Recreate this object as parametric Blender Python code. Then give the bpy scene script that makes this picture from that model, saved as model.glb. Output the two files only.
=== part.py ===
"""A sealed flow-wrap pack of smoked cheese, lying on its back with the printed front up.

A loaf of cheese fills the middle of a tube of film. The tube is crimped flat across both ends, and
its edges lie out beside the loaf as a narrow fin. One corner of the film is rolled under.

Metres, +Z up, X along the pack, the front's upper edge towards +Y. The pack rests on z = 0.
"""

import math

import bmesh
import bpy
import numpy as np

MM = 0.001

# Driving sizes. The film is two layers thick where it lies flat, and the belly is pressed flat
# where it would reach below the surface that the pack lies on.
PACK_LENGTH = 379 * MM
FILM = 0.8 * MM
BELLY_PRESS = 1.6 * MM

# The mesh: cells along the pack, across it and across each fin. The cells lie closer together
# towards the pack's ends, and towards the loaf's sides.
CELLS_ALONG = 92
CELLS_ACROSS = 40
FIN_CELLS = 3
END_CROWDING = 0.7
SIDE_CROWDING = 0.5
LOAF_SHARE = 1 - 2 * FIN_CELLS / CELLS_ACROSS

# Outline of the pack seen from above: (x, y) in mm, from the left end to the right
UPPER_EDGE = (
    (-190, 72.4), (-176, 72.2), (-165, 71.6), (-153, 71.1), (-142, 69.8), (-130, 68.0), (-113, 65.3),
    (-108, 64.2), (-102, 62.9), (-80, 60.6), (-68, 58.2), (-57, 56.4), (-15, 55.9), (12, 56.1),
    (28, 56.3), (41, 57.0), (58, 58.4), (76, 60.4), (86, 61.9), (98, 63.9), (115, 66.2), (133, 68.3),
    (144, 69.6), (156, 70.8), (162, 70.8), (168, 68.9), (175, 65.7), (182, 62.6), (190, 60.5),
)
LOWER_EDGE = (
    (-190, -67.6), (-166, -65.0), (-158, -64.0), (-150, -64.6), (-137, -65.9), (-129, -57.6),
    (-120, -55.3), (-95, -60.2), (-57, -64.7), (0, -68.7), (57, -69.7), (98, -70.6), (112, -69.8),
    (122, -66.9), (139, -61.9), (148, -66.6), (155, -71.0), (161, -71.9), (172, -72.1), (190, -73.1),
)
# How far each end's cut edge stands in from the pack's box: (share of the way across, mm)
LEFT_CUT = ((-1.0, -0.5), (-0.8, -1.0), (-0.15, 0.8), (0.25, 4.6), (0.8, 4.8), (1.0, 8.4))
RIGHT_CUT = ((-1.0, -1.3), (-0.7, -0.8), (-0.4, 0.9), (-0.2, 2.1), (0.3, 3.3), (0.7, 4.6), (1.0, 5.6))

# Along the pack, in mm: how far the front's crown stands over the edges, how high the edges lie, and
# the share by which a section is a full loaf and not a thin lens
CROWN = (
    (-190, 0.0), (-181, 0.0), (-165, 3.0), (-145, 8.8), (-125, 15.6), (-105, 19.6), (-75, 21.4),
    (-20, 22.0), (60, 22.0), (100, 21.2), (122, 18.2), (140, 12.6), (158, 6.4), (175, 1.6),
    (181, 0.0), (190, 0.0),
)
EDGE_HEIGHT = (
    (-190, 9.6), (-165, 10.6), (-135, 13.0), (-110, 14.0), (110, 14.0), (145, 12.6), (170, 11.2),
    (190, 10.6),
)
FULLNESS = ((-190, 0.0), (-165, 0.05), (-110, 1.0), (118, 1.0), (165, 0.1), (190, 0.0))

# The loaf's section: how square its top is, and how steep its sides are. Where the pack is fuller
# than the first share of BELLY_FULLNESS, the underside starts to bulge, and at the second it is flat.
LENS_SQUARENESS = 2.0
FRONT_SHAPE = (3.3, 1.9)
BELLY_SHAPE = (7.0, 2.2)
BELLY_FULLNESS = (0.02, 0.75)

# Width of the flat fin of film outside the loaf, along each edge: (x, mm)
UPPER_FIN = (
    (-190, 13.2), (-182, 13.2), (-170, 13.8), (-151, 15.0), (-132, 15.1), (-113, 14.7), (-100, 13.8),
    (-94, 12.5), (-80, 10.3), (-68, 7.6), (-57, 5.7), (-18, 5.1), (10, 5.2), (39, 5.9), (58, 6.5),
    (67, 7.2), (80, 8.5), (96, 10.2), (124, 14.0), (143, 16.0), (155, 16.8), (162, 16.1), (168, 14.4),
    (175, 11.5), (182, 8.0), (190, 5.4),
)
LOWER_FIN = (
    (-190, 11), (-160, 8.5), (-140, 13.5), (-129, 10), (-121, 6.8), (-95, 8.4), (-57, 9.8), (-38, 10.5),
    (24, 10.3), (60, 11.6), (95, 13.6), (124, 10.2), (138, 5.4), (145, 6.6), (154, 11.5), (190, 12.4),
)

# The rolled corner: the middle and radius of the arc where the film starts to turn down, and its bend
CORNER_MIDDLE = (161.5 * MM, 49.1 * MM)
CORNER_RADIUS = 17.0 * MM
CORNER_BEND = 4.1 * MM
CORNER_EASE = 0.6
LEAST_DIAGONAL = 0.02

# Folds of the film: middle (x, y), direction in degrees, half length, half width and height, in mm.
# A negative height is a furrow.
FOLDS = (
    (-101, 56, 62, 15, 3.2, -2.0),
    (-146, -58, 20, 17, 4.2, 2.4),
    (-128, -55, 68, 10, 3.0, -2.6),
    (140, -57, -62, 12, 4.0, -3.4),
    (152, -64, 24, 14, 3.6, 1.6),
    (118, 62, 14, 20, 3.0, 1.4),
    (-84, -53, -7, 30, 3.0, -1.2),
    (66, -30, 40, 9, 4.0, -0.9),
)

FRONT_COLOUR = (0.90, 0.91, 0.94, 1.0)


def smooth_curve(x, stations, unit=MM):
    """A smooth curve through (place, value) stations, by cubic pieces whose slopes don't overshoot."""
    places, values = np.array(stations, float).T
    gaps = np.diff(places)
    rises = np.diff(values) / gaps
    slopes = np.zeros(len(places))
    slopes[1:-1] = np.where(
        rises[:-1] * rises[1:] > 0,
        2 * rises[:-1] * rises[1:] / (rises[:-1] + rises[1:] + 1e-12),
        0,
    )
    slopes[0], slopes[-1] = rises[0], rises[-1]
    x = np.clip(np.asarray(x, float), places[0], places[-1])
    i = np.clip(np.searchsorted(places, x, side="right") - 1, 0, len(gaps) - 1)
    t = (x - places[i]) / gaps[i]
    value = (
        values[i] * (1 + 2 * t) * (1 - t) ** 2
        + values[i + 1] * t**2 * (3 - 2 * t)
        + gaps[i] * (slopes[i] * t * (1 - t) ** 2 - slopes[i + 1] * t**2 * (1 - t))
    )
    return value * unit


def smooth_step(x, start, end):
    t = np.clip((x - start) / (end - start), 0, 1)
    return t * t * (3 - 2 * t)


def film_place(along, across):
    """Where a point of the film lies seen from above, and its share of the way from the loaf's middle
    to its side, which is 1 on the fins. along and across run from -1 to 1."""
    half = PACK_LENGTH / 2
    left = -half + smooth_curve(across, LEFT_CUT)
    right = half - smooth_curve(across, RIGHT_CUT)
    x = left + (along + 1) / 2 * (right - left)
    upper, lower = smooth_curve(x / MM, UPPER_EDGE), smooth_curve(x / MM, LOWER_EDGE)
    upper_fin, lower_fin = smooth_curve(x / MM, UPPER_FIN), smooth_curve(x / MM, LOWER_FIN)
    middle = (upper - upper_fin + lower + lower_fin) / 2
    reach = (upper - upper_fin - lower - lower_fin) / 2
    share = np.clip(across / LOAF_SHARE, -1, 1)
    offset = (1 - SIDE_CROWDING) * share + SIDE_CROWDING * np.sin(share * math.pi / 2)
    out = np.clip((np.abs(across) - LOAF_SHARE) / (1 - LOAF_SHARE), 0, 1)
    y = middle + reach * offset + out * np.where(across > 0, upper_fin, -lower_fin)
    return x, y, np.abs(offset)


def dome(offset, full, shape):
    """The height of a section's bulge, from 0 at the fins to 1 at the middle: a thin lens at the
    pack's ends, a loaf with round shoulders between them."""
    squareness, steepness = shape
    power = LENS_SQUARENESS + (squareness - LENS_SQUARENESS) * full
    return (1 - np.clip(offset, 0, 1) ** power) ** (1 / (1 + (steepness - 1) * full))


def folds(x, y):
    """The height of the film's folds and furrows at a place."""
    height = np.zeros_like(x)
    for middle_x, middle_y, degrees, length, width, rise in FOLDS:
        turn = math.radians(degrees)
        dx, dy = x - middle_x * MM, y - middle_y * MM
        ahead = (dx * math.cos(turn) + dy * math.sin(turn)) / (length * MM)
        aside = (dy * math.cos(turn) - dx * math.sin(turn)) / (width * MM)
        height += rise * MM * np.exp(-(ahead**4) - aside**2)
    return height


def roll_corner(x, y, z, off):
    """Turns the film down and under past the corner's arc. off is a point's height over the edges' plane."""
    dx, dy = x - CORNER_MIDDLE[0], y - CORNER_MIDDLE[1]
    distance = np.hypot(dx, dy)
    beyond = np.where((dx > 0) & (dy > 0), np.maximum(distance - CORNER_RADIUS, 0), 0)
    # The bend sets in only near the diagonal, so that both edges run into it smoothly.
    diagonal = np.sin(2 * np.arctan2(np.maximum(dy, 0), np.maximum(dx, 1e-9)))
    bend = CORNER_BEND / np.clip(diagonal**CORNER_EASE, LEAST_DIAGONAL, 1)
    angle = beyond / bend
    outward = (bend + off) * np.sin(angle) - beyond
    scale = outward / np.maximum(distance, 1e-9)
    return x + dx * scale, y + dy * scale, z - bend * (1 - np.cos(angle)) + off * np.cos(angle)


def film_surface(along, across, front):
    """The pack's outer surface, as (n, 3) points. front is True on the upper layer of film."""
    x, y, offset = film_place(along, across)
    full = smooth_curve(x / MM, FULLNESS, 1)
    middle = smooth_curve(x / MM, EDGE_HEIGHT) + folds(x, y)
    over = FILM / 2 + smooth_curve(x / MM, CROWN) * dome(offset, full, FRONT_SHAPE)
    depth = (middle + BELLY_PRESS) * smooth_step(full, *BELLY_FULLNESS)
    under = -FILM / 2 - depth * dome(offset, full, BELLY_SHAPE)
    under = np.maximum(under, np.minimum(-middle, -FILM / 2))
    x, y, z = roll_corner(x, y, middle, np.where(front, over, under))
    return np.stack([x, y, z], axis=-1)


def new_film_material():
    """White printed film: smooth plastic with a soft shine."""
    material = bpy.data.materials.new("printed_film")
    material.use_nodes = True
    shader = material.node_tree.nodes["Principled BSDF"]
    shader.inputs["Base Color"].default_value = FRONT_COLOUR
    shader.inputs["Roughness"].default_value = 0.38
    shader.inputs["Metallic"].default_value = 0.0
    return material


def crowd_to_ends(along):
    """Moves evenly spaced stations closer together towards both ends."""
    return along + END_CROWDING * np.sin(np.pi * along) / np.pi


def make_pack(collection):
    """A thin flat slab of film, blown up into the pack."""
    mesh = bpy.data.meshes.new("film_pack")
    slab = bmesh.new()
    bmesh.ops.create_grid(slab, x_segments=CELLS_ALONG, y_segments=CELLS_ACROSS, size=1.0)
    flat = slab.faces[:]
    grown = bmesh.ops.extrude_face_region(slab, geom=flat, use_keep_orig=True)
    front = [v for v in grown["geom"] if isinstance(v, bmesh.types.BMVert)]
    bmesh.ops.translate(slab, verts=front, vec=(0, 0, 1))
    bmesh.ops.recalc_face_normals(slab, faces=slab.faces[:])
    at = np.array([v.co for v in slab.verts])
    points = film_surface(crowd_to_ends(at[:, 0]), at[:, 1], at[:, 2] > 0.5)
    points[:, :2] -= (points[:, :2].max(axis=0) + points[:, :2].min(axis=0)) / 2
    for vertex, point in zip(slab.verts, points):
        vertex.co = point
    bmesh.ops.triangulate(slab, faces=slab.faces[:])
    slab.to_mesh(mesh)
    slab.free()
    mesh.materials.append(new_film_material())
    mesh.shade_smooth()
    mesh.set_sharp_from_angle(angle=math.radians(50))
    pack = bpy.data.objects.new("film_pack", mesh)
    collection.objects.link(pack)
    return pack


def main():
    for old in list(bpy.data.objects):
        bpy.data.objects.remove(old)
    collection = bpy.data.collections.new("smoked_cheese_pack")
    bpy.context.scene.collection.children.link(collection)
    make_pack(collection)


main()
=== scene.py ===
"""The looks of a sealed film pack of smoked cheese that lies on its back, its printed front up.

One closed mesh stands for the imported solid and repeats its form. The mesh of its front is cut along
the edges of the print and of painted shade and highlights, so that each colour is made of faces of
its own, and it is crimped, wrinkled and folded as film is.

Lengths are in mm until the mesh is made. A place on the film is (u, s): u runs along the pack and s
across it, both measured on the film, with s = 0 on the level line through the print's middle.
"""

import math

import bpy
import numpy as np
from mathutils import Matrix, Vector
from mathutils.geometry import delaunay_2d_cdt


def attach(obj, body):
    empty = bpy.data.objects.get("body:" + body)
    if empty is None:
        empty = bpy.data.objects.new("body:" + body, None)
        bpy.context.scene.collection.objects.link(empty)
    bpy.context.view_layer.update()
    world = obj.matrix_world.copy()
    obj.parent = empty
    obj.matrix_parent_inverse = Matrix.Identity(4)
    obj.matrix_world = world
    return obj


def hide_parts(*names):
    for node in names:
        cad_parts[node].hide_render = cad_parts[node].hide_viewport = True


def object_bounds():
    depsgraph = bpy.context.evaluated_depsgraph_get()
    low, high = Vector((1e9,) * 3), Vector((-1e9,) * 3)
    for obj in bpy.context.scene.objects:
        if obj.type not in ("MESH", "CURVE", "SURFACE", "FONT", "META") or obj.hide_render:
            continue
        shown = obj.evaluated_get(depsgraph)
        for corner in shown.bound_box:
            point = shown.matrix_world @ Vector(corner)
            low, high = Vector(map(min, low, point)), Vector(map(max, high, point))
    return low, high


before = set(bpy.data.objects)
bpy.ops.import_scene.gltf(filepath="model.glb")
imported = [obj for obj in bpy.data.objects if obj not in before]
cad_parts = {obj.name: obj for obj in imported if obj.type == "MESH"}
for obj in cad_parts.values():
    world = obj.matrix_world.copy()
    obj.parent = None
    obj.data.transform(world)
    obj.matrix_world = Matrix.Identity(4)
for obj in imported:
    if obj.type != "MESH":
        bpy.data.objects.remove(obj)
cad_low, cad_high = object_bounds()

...

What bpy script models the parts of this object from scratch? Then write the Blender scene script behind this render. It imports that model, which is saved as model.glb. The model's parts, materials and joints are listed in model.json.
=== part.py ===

Set task: Retype the portion of the data above that starts on the line with "if obj.type not" and finishes on the line with "cad_low, cad_high = object_bounds()", including both of those lines.

Task answer:
        if obj.type not in ("MESH", "CURVE", "SURFACE", "FONT", "META") or obj.hide_render:
            continue
        shown = obj.evaluated_get(depsgraph)
        for corner in shown.bound_box:
            point = shown.matrix_world @ Vector(corner)
            low, high = Vector(map(min, low, point)), Vector(map(max, high, point))
    return low, high


before = set(bpy.data.objects)
bpy.ops.import_scene.gltf(filepath="model.glb")
imported = [obj for obj in bpy.data.objects if obj not in before]
cad_parts = {obj.name: obj for obj in imported if obj.type == "MESH"}
for obj in cad_parts.values():
    world = obj.matrix_world.copy()
    obj.parent = None
    obj.data.transform(world)
    obj.matrix_world = Matrix.Identity(4)
for obj in imported:
    if obj.type != "MESH":
        bpy.data.objects.remove(obj)
cad_low, cad_high = object_bounds()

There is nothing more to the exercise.